- **COLLECTED MATERIAL**
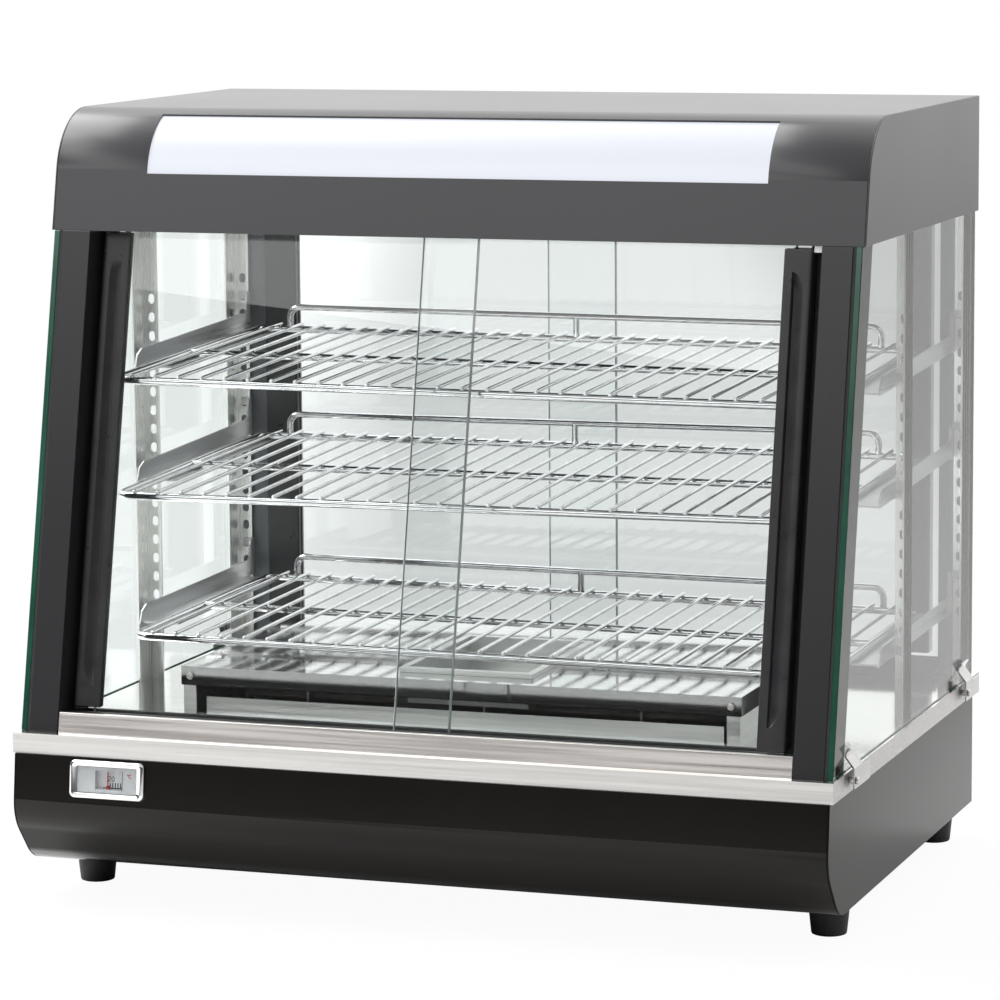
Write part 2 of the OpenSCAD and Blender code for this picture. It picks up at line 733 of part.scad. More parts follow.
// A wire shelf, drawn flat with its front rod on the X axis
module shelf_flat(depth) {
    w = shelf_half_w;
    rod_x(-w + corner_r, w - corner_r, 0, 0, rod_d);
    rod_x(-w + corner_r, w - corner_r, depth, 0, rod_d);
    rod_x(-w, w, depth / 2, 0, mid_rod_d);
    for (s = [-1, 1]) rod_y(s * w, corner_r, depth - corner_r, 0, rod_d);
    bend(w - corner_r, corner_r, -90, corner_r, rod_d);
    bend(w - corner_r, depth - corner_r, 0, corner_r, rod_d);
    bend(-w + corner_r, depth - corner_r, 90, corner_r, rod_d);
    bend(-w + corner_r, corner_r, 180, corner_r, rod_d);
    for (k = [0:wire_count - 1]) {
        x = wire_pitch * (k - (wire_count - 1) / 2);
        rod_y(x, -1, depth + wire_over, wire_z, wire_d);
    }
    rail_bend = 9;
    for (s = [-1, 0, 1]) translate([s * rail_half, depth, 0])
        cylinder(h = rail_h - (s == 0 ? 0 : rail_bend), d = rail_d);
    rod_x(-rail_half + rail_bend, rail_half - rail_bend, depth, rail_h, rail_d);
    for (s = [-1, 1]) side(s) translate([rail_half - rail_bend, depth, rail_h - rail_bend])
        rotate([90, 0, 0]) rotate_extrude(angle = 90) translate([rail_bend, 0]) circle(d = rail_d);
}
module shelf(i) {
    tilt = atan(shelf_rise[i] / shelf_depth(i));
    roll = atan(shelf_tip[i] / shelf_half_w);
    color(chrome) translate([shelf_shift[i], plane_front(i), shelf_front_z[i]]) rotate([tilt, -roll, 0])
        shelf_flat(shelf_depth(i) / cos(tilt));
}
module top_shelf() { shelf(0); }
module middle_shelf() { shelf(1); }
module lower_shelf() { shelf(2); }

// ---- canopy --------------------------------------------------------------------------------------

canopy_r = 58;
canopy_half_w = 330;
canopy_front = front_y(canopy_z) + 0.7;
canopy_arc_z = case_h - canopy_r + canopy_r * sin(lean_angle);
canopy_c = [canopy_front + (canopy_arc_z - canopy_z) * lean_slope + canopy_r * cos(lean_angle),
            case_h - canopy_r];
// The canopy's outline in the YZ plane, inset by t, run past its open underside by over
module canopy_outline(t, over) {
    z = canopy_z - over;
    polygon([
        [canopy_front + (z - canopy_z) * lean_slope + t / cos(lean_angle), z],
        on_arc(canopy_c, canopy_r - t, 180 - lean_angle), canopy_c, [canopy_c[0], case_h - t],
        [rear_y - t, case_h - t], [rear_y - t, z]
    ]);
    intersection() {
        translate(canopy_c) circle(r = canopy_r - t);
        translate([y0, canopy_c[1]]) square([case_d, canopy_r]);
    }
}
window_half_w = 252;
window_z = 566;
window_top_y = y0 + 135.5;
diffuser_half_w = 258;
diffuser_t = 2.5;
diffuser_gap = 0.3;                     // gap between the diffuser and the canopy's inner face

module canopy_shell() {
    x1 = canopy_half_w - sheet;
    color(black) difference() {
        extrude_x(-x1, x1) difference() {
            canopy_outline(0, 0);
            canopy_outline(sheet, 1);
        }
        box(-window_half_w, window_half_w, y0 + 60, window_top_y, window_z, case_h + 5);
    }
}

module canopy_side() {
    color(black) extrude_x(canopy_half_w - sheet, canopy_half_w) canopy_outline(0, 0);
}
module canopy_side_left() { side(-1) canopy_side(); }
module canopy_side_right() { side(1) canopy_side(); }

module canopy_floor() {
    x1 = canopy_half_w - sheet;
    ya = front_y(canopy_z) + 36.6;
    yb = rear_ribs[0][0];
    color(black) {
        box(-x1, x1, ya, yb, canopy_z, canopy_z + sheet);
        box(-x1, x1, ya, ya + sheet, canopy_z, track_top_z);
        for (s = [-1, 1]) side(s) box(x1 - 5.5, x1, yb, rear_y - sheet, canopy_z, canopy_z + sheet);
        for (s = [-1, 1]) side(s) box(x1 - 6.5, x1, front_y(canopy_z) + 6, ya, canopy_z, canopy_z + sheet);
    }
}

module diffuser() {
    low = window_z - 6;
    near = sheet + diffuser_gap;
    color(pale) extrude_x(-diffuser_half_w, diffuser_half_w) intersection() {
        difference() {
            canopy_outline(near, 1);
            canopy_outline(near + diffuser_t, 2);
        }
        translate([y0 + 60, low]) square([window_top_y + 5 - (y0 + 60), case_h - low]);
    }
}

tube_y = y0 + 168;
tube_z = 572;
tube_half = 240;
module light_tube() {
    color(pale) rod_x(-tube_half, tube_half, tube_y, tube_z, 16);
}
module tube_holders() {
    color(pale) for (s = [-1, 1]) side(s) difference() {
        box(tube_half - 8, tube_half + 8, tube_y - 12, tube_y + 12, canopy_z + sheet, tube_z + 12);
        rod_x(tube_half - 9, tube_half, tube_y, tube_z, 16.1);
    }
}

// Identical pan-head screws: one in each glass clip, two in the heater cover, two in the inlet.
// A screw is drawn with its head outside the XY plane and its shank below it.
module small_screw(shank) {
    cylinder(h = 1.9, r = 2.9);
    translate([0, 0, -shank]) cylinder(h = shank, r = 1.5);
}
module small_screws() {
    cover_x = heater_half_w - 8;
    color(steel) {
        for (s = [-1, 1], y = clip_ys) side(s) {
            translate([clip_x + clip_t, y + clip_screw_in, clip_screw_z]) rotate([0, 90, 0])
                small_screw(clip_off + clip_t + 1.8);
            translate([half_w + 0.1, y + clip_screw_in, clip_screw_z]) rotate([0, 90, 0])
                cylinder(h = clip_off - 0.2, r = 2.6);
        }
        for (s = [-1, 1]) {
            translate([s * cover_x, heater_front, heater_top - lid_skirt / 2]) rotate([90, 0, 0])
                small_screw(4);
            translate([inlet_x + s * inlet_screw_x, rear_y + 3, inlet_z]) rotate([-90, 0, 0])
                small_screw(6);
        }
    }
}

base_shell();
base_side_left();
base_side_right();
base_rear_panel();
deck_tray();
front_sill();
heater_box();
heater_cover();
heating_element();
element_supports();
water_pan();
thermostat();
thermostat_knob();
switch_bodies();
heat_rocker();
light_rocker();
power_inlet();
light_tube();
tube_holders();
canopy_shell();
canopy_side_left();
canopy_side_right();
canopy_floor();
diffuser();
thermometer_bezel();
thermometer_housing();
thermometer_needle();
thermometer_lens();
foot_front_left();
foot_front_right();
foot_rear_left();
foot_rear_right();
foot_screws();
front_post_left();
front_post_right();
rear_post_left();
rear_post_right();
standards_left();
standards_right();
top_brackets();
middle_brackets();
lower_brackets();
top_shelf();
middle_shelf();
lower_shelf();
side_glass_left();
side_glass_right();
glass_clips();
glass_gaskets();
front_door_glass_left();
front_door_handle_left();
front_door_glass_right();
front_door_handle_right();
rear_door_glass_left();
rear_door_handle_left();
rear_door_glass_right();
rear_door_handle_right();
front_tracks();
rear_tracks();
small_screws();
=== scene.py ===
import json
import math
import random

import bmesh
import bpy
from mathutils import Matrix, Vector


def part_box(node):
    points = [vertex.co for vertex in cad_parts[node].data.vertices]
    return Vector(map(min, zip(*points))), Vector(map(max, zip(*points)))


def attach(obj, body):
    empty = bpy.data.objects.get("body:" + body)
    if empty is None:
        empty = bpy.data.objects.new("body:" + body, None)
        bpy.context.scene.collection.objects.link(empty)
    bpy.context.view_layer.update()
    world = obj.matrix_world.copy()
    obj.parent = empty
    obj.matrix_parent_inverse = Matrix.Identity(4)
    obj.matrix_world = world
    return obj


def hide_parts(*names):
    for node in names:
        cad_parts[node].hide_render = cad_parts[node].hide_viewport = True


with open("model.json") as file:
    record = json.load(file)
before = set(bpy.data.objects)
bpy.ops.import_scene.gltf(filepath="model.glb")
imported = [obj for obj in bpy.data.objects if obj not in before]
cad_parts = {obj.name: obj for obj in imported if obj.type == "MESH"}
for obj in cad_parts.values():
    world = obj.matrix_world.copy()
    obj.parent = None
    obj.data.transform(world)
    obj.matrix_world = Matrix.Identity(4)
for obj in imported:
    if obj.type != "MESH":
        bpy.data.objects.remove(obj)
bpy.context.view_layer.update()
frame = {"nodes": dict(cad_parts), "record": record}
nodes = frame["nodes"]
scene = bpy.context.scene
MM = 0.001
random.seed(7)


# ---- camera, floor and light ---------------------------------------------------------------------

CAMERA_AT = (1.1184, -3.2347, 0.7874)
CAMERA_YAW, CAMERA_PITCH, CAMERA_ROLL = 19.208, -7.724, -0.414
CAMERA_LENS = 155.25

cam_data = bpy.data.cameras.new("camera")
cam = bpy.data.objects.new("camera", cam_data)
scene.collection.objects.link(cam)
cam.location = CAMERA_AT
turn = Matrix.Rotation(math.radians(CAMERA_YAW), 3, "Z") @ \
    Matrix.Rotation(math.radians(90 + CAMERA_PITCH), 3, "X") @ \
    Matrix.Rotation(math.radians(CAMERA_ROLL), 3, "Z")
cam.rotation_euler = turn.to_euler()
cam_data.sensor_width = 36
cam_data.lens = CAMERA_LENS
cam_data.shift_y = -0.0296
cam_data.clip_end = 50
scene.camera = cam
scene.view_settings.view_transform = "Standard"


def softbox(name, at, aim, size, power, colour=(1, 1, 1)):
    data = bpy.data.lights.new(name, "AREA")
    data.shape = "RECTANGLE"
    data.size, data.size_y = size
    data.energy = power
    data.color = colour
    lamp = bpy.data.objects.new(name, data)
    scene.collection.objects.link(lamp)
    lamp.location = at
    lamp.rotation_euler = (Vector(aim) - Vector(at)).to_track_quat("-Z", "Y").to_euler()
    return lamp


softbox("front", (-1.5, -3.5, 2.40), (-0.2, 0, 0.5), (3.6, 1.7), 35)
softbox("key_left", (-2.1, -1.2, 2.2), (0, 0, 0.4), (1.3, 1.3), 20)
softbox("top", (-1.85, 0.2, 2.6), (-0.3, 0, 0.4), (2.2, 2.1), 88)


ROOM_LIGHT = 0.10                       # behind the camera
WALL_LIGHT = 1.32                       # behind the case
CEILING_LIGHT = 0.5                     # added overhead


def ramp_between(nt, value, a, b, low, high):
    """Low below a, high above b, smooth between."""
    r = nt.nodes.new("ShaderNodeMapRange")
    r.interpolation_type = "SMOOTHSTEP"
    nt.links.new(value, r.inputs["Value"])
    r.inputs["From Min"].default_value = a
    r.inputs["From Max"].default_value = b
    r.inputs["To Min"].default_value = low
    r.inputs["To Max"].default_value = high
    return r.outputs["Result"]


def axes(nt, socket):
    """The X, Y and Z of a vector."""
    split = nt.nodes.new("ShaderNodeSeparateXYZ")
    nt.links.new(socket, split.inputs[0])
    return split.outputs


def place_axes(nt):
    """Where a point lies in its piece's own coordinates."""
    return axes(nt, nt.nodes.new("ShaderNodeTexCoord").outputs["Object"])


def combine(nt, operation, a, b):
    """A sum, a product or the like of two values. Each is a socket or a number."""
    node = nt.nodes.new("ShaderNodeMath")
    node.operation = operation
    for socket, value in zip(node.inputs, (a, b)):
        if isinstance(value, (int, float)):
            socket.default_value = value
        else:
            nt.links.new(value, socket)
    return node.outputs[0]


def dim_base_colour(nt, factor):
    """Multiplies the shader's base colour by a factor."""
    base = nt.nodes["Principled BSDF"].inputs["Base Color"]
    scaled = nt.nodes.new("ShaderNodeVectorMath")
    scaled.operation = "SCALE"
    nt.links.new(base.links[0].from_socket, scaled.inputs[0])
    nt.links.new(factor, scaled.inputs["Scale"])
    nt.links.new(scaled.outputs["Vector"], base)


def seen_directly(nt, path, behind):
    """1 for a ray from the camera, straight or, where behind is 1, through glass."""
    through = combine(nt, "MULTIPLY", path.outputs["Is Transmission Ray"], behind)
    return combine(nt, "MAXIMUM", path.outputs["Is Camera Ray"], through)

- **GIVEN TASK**
Solely the line containing "canopy_shell();", the line containing "obj.parent = empty", and the lines between them are to be given again, exactly as written.

- **REPLY**
canopy_shell();
canopy_side_left();
canopy_side_right();
canopy_floor();
diffuser();
thermometer_bezel();
thermometer_housing();
thermometer_needle();
thermometer_lens();
foot_front_left();
foot_front_right();
foot_rear_left();
foot_rear_right();
foot_screws();
front_post_left();
front_post_right();
rear_post_left();
rear_post_right();
standards_left();
standards_right();
top_brackets();
middle_brackets();
lower_brackets();
top_shelf();
middle_shelf();
lower_shelf();
side_glass_left();
side_glass_right();
glass_clips();
glass_gaskets();
front_door_glass_left();
front_door_handle_left();
front_door_glass_right();
front_door_handle_right();
rear_door_glass_left();
rear_door_handle_left();
rear_door_glass_right();
rear_door_handle_right();
front_tracks();
rear_tracks();
small_screws();
=== scene.py ===
import json
import math
import random

import bmesh
import bpy
from mathutils import Matrix, Vector


def part_box(node):
    points = [vertex.co for vertex in cad_parts[node].data.vertices]
    return Vector(map(min, zip(*points))), Vector(map(max, zip(*points)))


def attach(obj, body):
    empty = bpy.data.objects.get("body:" + body)
    if empty is None:
        empty = bpy.data.objects.new("body:" + body, None)
        bpy.context.scene.collection.objects.link(empty)
    bpy.context.view_layer.update()
    world = obj.matrix_world.copy()
    obj.parent = empty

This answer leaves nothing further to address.